Translation:Tôi vẫn khoẻ, cảm ơn.

April 27, 2016



What is the difference between khỏe and ổn?


Is there a reason "Tôi còn khỏe" wasn't accepted?


hình như bạn là người Việt Nam? họ của bạn là Trần


Isn't it possible to say: "Tôi là vẫn ổn, cảm ơn."?


No, it isn't :v in VN, we just say "tôi vẫn ổn, cảm ơn"


Don't understand why 'on' is accepted sometimes and 'khoe' others


Có ai sai ko tôi đúng hahahahahahahahahahahahahahahahahahahahahahahahahahahahahahaha


Why is it not tôi khỏe but tôi khoẻ. Is anyone getting pulled over for this typo too? I notice duolingo is always switching the accent between the o and the e.


Why does this program only accept "tôi" as a personal pronoun for "I"? It isnt' commonly used in Vietnam, and I typed "Anh vẵn khoẻ, cảm ơn" which is PERFECTLY CORRECT and was told it was incorrect. This program needs to know all the plausible pronouns because that is how people speak in Vietnam. Only accepting "tôi" is ❤❤❤❤❤❤❤❤, I'm not learning anything on this program, I can't get past basic levels because everything is constrained to very limited vocabulary not used in the real world.


I think the problem with teaching a language like Vietnamese online like this is that the word for "I" varies depending on whom you are speaking to.
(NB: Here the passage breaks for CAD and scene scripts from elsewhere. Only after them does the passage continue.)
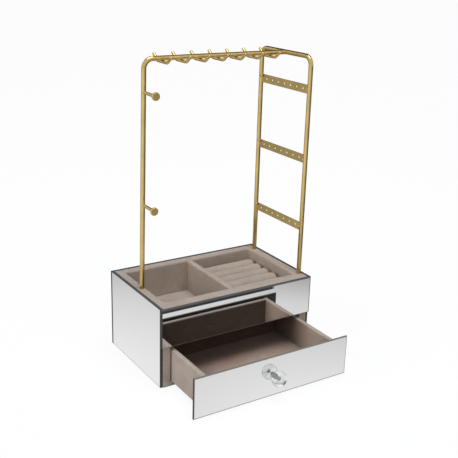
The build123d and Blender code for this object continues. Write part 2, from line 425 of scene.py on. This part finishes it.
def ground_edge(nodes, place, normal, painted_top_tone, painted_under_tone):
    """Ground edges and bevels, with painted reflection and shade by the way that they face."""
    upright = nodes.dot(normal, UP)
    upward = nodes.math("GREATER_THAN", upright, LEANING)
    under = nodes.math("LESS_THAN", upright, -LEANING)
    grind = nodes.noise(place, scale=1400.0, detail=2.0)
    tone = nodes.mix(upward, GLASS_EDGE, painted_top_tone)
    tone = nodes.mix(under, tone, painted_under_tone)
    tone = nodes.tinted(tone, nodes.gray(nodes.spread(grind, NOISE_SPAN, (0.75, 1.15))))
    return nodes.surface({
        "Base Color": tone, "Roughness": 0.45, "Specular IOR Level": 0.2,
        "Normal": nodes.bump(grind, strength=0.1, distance=0.2 * MM)})


def back_paint(nodes, smears):
    tone = nodes.mix(smears, (0.012, 0.012, 0.013, 1.0), (0.03, 0.029, 0.028, 1.0))
    return nodes.surface({"Base Color": tone, "Roughness": 0.55})


def mirror_material(name, outward, painted_top_tone, painted_under_tone, dull):
    """Silvered glass: a mirror on the outer face but for its dark lines, ground edges and bevels with
    painted tones, black paint behind.
    """
    material, nodes = new_material(name)
    place = nodes.place()
    normal = nodes.normal()
    smears = nodes.noise(place, scale=34.0, detail=3.0, roughness=0.6, distortion=1.2)
    facing = nodes.dot(normal, outward)
    # Where the lines are dark the outer face takes the edge's tone: painted shade at a foot, a painted
    # reflection at the upper front pane's top
    shows_mirror = nodes.math("SUBTRACT", 1.0, dull(nodes, place))
    front = nodes.math("MULTIPLY", nodes.math("GREATER_THAN", facing, SQUARELY), shows_mirror)
    back = nodes.math("LESS_THAN", facing, -SQUARELY)
    edge = ground_edge(nodes, place, normal, painted_top_tone, painted_under_tone)
    shader = nodes.mix_shaders(back, edge, back_paint(nodes, smears))
    shader = nodes.mix_shaders(front, shader, silvered_face(nodes, place, smears))
    # Dull surfaces see a plain dark pane, so it throws no bright patches on them
    shader = nodes.mix_shaders(nodes.light_path("Is Diffuse Ray"), shader, nodes.diffuse(even(0.12)))
    finish_material(nodes, shader)
    return material


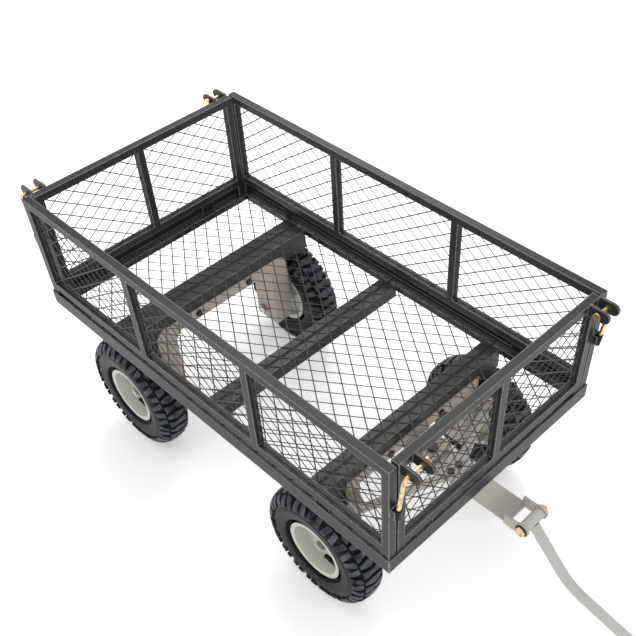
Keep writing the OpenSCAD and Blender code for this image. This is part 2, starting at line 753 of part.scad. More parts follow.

If I am a man speaking to a younger woman (or my wife), using "Anh" is correct, as it means "older brother". However, if I am speaking to someone older than me, it depends - if they're 10 years older, I would use "Em", and if they were 30+ years older, I would probably use "Con". In either case, "Anh" would be the wrong word to use. Also, if I were female, I wouldn't ever use "Anh." Yes, "Tôi" is very formal and not commonly used in spoken Vietnamese, but it is the only word that is always technically correct (if awkward) for an online learning tool that isn't set up to know how old you are or what gender you are. This is the same reason that "you" is always "bạn" in almost all online learning tools. How you say "you" would depend on the age, gender, and possible familial relationship of the person you're addressing. Billboards and ads in Vietnam use "bạn", but people rarely use it in speech. Duolingo started off with French, German, and Spanish, which only have one or two words for "you", and the interface reflects that.